Dr. Powell graduated from Dartmouth College in the class of 1866, while my graduation took place the previous year, in the class of 1865. My first year out of college was spent in teaching in my native town. When the decision was reached of entering the Theological Seminary, it was mutually agreed that we should go to Andover and room together. From that time on our intimacy grew apace. We passed three years together as chums; but that relation did not cease when we separated and each went his own way to the field of labor where the Lord had appointed. The last letter that I received from him, (and I have been informed that it was the last letter that he ever wrote, which reached me only the day before the despatch that apprised me of his death), began in that same old familiar fashion, "My dear Chum." I have thus made reference to matters somewhat personal, that the standpoint from which I speak may be more clearly understood. I have "summered and wintered him;" I have been permitted to know him within and without; I have been with him in season and out of season; I have studied with him; I have prayed with him; I have loved him as a brother.

It is more in accord with the promptings of my heart to speak a few words suggested by intimacy and long acquaintance with Dr. Powell. Many learned to respect and honor him through the abundance of his labors in the broad field to which God in his providence called him for service. But there is another side to that life, private, personal, even more attractive and richly suggestive to those who knew him best and were permitted to enjoy his friendship.

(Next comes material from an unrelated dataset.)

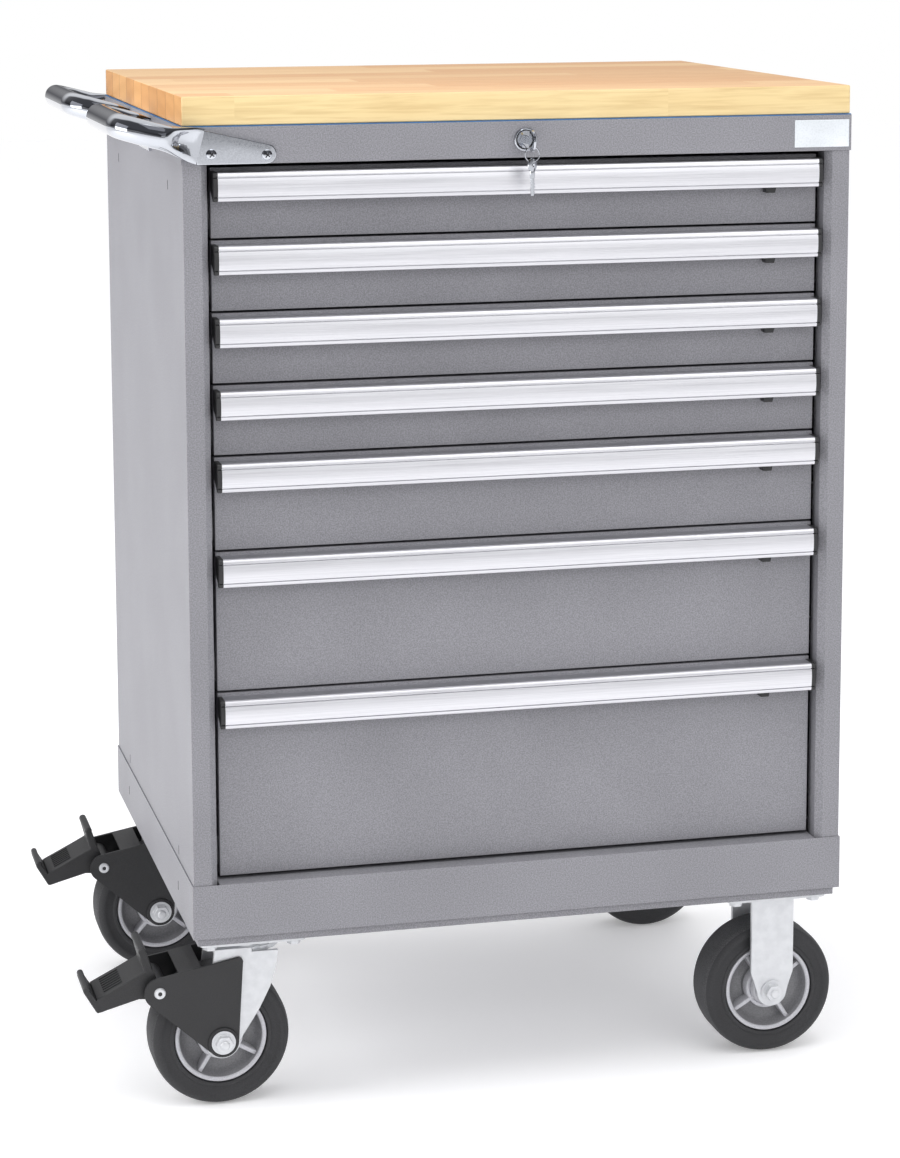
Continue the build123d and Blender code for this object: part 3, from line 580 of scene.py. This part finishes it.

Our brother did not possess the conventional qualities which sometimes are associated with the "cloth." He was without that endless gravity which could almost fittingly grace a pedestal. That pious deacon who had not "snickered" for above forty years, would have found his moral sensitiveness somewhat disturbed by the free, untrammelled way in which he spoke and acted. There was no monotony in his make-up. He was natural—natural as devoid of all cant and affected airs. When you met him, you had not come upon some person trumped for the occasion; it was Powell, the very man you wanted to see. He could not be anything but himself. Genuineness and unaffected simplicity were revealed in him, as in few others. He could be as serious as a country judge; but he was serious because the matter was in him, and it was the hour for seriousness. He could be as playful as a child, but it was because the play was in him and it was time for play. When our brother was pastor of the North Church, in Newburyport, it was our custom to meet every Monday morning in Boston. On one occasion, a brother-in-law of mine, a boy in his teens, accompanied me to Boston, where we were to meet Mr. Powell. We soon found ourselves tramping about the city on errands. Mr. Powell was effervescing with fun. At such seasons, and they were very frequent, he took great pleasure in making me the victim of his frolicsomeness. On this occasion, I found that Mr. Powell had enlisted the boy in the scheme of hiding away from me every chance they could get. Passing through a crowd, I would look around and discover that they had absconded; and then it devolved on me to hunt them up, I never shall forget how this manoeuvering interested that boy. He came up to me and whispered the first opportunity he had, "He is the funniest minister that I ever saw in my life." That was his first visit with Mr. Powell, but it was not the last. On that day an attachment was formed which has lasted through all these years. A little boy, four years old, in Oak Park, where Mr. Powell resided for some time, was asked by his father, what he wanted to do when he got to be a man, and answered: "Be a minister and go hunting like Mr. Powell." He was a man for the boys. He touched a responsive chord in their nature. He could enjoy what they enjoyed with as keen a relish as they themselves.

He was the very soul of friendship; he had a genius for it. The friends that he made are only limited by the want of personal contact with him. In the making of them it may be said "He came, he saw, he conquered." How wide he opened his arms to receive us! There were no partition walls to be levelled before we approached him. It required no studied effort to get at him. The way was always clear; the door was without a latch-string even; it was open. You never had to ask, Is Mr. Powell in a proper mood to see his friends to-day? Why, it was worth a journey of fifty miles just to meet that man and receive a grasp of his hand! I remember going to a depot in Chicago to meet him as he came in on the train. As soon as he singled me out from the crowd, he rushed towards me, exclaiming in his bantering way: "Well, well, well, this is the first sensible thing I ever knew you to do, come on old fellow;" and he grasped my arm and hurried me away, saying, "I am just glad to see you." When it is said, that he is the "best beloved of all," is it not because he first loved us? The generosity and friendliness of his soul captured our hearts. I imagine that many thousands of dollars were poured into the treasury of the A.M.A. evoked by the love kindled in hearts for our brother. Men came to love the cause through him who loved them.

Mr. Powell was a man of enthusiasm; he worked at white heat. The logic of his whole life seemed to be, "What I do I must do quickly." He could not stop; he must hurry on. He could pass easily from one thing to another. In all the years of my acquaintance with him I never knew him to rest as other people rest. If his body was not active his mind was. The river of his life had no sluggish intervals; it was a torrent from first to last. His step was a bound; his thought rushed in its movement. He could write a sermon in less time than any other man in the seminary, so far as I know. Plans came to him like an inspiration and were unfolded with a rapidity that seemed to me wonderful. His scholarship was not technical. He always enjoyed the larger sweep of things. He would have been the last man to devote his life to the Greek preterite, and to question whether it would not have been better to have confined himself to the dative case! Such minutiae of erudition might be fascinating to others; it was not for him. His large-heartedness, his sympathy, his wealthy and generous spirit could not be condensed into a bookworm, or a recluse. They rather equipped him to become a watchman, that he might declare what he saw. He needed the whole Republic to range up and down in. His ringing words might be heard on our Western frontier; but before their echoes had scarcely died away, their wakening notes might be taken up and reiterated on our New England coast. He was a voice crying in the land. Like the Great Master, he was sent to "heal the broken-hearted, to preach deliverance to the captives, to set at liberty them that are bruised." It was the down-trodden races for which he lived. Such a candle of the Lord would burn down to its socket before the day was half spent. Such hot haste and burning zeal must consume to ashes before the meridian is turned.